The reason we put the function argument last in existing functions was primarily because of the readability of calls like

fn:filter($x, function ($i) {
  if (x) 
  then typeswitch (x/y)
       case a:
         something
       case b:
         something else
  else zimbo
})

Basically, putting further arguments after the function argument in such cases is like putting a lengthy parenthetical remark in English text: it requires the reader to reset a mental stack and remember where they were.

And I think that's the primary argument for doing fn:sort this way.

The counter-argument is probably that the collation is more likely to be defaulted than the comparison function.
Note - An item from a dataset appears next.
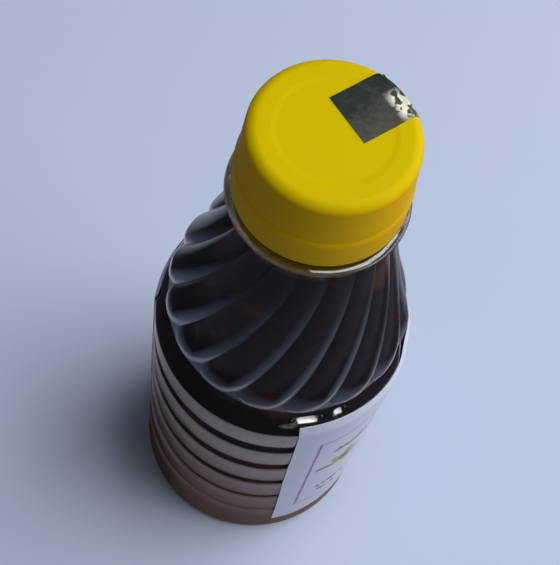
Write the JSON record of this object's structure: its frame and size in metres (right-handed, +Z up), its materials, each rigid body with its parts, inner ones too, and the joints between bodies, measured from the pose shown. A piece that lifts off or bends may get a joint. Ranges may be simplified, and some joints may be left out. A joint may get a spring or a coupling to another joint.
{
  "type": "mustard oil bottle",
  "caption": "Small clear plastic bottle of dark cooking oil with a beaded body, a twisted fluted shoulder, a paper label and a yellow screw cap.",
  "frame": {"origin": "middle of the foot ring, on the surface that the bottle stands on", "axes": "+Z up along the bottle's axis; the label's leading edge is at a bearing of -67.3 degrees, clockwise of +X seen from above"},
  "size_m": [0.055, 0.0547, 0.1496],
  "materials": {
    "clear_pet": "clear, glossy blown plastic",
    "dark_oil": "liquid, nearly black brown in bulk",
    "yellow_cap": "moulded, satin gloss",
    "label_paper": "coated paper, matt",
    "silver_foil": "crinkled metal foil, mirror-like"
  },
  "bodies": {
    "root": {"bottle": "clear_pet", "oil": "dark_oil", "cap": "yellow_cap", "label": "label_paper", "foil_sticker": "silver_foil"}
  },
  "joints": []
}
While this may be true, I think that allowing the collation to be supplied as "()" is acceptable.

So I'm inclined to defend the way we currently have it. Certainly, any arguments for the two approaches are finely balanced and I don't think there's a convincing case for change.

Comment 10 Andrew Coleman 2016-09-14 12:20:47 UTC

The Working Group discussed this bug on 2016-09-13.  There was some sympathy with the request to change the order of the arguments, but was unanimous in the opinion that this change should not be made at this late stage of the process.  

Action A-653-03 was raised to fix the typo.

Comment 11 Botond Biró 2016-09-14 12:48:00 UTC

Thank you for the consideration and for sharing the reasoning. The fact that not only the collations but also the functinons are positioned last in the param list was a point I missed - shows the subjective bias for supportive arguments :)

Comment 12 Michael Kay 2016-09-20 21:25:03 UTC

The typo in the function signature of array:sort() has been fixed.